Universal Field Checklist
These items apply to every claim, regardless of type. Complete this baseline before moving to the claim-type specific checklist.
- Confirm Insured's Identity and Policy: Verify the insured's name, policy number, and property address at the start of every inspection.
- Record Both the Loss Date and the Discovery Date: These are not always the same. Document both dates exactly as stated by the insured.
- Take a Recorded or Written Statement First: Capture the insured's account of events in their own words before your inspection shapes the narrative.
- Photograph the Entire Property Exterior: Document the undamaged areas of the property to establish clear scope boundaries.
- Use Geotagged and Timestamped Photos Throughout: Enable location tagging and timestamp on your camera or device before shooting a single photo. This data is your proof of presence.
- Measure and Record All Dimensions: Never estimate square footage by eye. Measure every affected room and surface. Record the dimensions in your file notes.
- Take Moisture Readings on Every Claim: Water is present on fire, wind, and water claims alike. Document moisture levels at every inspection regardless of claim type.

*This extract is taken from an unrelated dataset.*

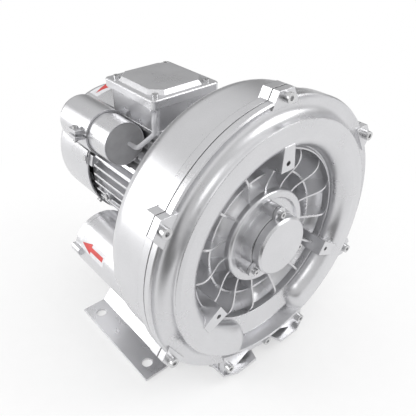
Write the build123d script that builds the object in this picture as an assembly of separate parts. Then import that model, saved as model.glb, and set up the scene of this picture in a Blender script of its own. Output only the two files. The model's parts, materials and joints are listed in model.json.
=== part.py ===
from build123d import *
import os
from math import atan2, cos, radians, sin, tan

os.makedirs("parts", exist_ok=True)

# Single-phase side channel blower with a cast housing, a flanged motor and a bent sheet foot.
# Every piece is drawn about the shaft: X to the right seen from the front, Y backwards along the
# shaft, Z up, with Y = 0 in the plane of the cover screws' heads. Turned pieces are outlines of
# (radius, depth) pairs spun about Y. Angles go from +X towards +Z. save() moves all of it onto the
# foot, whose origin is on the ground in the middle of the four foot holes. Sizes are millimetres.

# Stand
shaft_clearance = 22.0
foot_centre_depth = 138.0
foot_hole_span_x = 231.0
foot_hole_span_y = 106.0
foot_hole_radius = 6.5
foot_sheet = 3.0
foot_rise = 14.0
foot_flange_width = 30.0
foot_flange_length = 145.0
foot_panel_half = 88.0
foot_tongue_inner = 18.0
foot_tongue_outer = 66.0
foot_tongue_front = -2.5
foot_notch_back = 44.0

# Casing
rim_radius = 153.0
front_lip_depth = 6.0
split_depth = 14.0
gasket_thickness = 1.0
spigot_radius = 138.5
spigot_clearance = 0.5
crease_radius = 133.0
face_depth = -3.5
rim_step = 3.5
rear_lip_length = 9.0
casing_back = 86.0
casing_corner = 22.0
rear_boss_radius = 84.0
rear_boss_back = 96.0
gusset_reach = 118.0
recess_floor = 36.0
floor_thickness = 4.0
lip_radius = 97.0
step_radius = 71.5
hub_ring_radius = 53.0
hub_ring_depth = 14.5
hub_boss_radius = 34.0
hub_boss_depth = 4.0
channel_outer_radius = 130.0
channel_inner_radius = 105.0
channel_front = 1.5
channel_back = 80.0
channel_corner = 11.0
dome_end_radius = 26.0
right_channel_end = -60.5
left_channel_end = -119.0
fin_count = 15
fin_first_angle = 18.0
fin_thickness = 2.4
fin_crown_depth = 11.5
tab_angles = (90.0, 210.0, 330.0)
tab_hole_radius = 2.6
tab_hole_circle = 94.0

# Rim lugs and their screws
lug_standoff = 2.0
lug_angles = (30.0, 90.0, 150.0, 210.0, 330.0)
bottom_lug_inset = 6.0
lug_root = 7.0
lug_reach = 6.5
lug_back = 26.0
foot_screw_x = 58.5
foot_screw_inset = 4.0
foot_lug_top = -124.0
foot_lug_back = 38.0
foot_pad_front = 60.0
foot_pad_back = 80.0
screw_radius = 3.0
screw_head_radius = 5.0
screw_head_height = 6.0
screw_length = 18.0
hole_clearance = 0.3
foot_bolt_radius = 4.0
foot_bolt_head = 5.3
foot_bolt_depths = (29.5, 70.0)

# Bearing cap
cap_radius = 32.5
cap_front = -7.0
cap_flange = 3.5
cap_screw_circle = 37.0
cap_screw_radius = 2.0
cap_screw_head_radius = 3.5
cap_screw_head_height = 4.0
ear_radius = 6.8

# Impeller
running_gap = 0.6
impeller_back = 61.4
blade_count = 40
blade_thickness = 2.4
blade_web = 3.6
impeller_disc_front = 46.0
impeller_disc_back = 54.0
impeller_hub_radius = 27.0
impeller_hub_front = 41.0
impeller_hub_back = 72.0
key_width = 8.0
key_height = 7.0

# Shaft and bearings
shaft_radius = 12.5
shaft_front = 3.0
shaft_back = 306.0
collar_radius = 16.0
collar_length = 4.0
bearing_inner = 10.0
bearing_outer = 23.5
bearing_width = 14.0
front_bearing_front = 8.0
rear_bearing_front = 236.0
ball_count = 9
ball_radius = 3.9
ball_clearance = 0.06
fan_seat_radius = 8.0
fan_seat_front = 262.0
seal_clearance = 0.1
seal_width = 7.0
front_seal_radius = 19.5
front_seal_front = 26.0
rear_seal_radius = 21.0
circlip_thickness = 1.6
circlip_depth = 0.7

# Motor
flange_back = 104.0
flange_angles = (45.0, 135.0, 250.0, 290.0)
flange_bolt_circle = 88.0
flange_ear_radius = 9.0
frame_back = 236.0
frame_bore = 62.3
frame_shell = 67.0
fin_envelope = 75.5
motor_fin_pitch = 11.1
motor_fin_thickness = 2.4
motor_fin_pairs = 4
corner_rib_radius = 5.5
corner_rib_circle = 68.0
relief_gap = 1.0
earth_boss_depth = 203.0
core_front = 116.0
core_back = 192.0
core_bore = 42.0
air_gap = 0.5
winding_reach = 16.0
end_ring_reach = 8.0
shield_thickness = 12.0
shield_radius = 70.0
shield_screw_angles = (20.0, 110.0, 200.0, 290.0)
shield_screw_circle = 64.7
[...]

- Review the Policy Before Making Any Coverage Statement: Read the declarations page, exclusions, and all endorsements before discussing coverage with the insured — on every single claim.
- Document Every Coverage Statement You Make to the Insured: Note every representation, instruction, or expectation you set — in writing — in your file notes. What you said is part of the claim record.
- Preserve All Physical Evidence: Do not allow damaged items to be discarded, replaced, or moved until they are fully documented and inventoried.
- Obtain All Applicable Third-Party Reports: Fire department, police, plumber, arborist, National Oceanic and Atmospheric Administration (NOAA) — third-party confirmation is what elevates a summary from an opinion to a finding.
Quality Assurance (QA) Submission Checklist
Before submitting any claim summary, confirm every item below. A summary that cannot check every box is not ready to submit.
| ☐ | The cause of loss is confirmed by a named third-party report or official data source — not solely the insured's account. |
| ☐ | The point of origin or source of loss is identified with a specific location description. |
| ☐ | All evidence is named and referenced — report numbers, moisture meter readings, photo counts, and document names. |
| ☐ | Scope is defined room by room or area by area. No vague terms like 'throughout the home' or 'extensive damage.' |
| ☐ | The policy coverage position is stated with the specific policy section, sublimit, or endorsement citation. |
| ☐ | Pre-existing conditions are identified, separately documented, and excluded from the covered loss estimate. |
| ☐ | All coverage representations made to the insured are documented in the file notes. |
| ☐ | The estimate is tied to documented measurements and photographs. Every line item is traceable. |
| ☐ | Replacement Cost Value (RCV) and Actual Cash Value (ACV) breakdowns are included where the policy requires both. |
| ☐ | All acronyms and technical terms used in the summary are used correctly and consistently. |
| ☐ | The summary satisfies all four elements of the Universal Proof Standard: Named Source, Measurement, Photo, Scope Boundary. |
| ☐ | The summary would answer every Quality Assurance (QA) question without requiring a follow-up call. |
PRO TIPS
- If you cannot answer 'how do we know?' for every fact in your summary, the file is not ready to submit.
- A Quality Assurance (QA) reviewer should be able to read your summary and reconstruct the entire claim without asking you a single question.
- Iron-clad summaries use specific numbers, named documents, and verified references — never approximations or assumptions.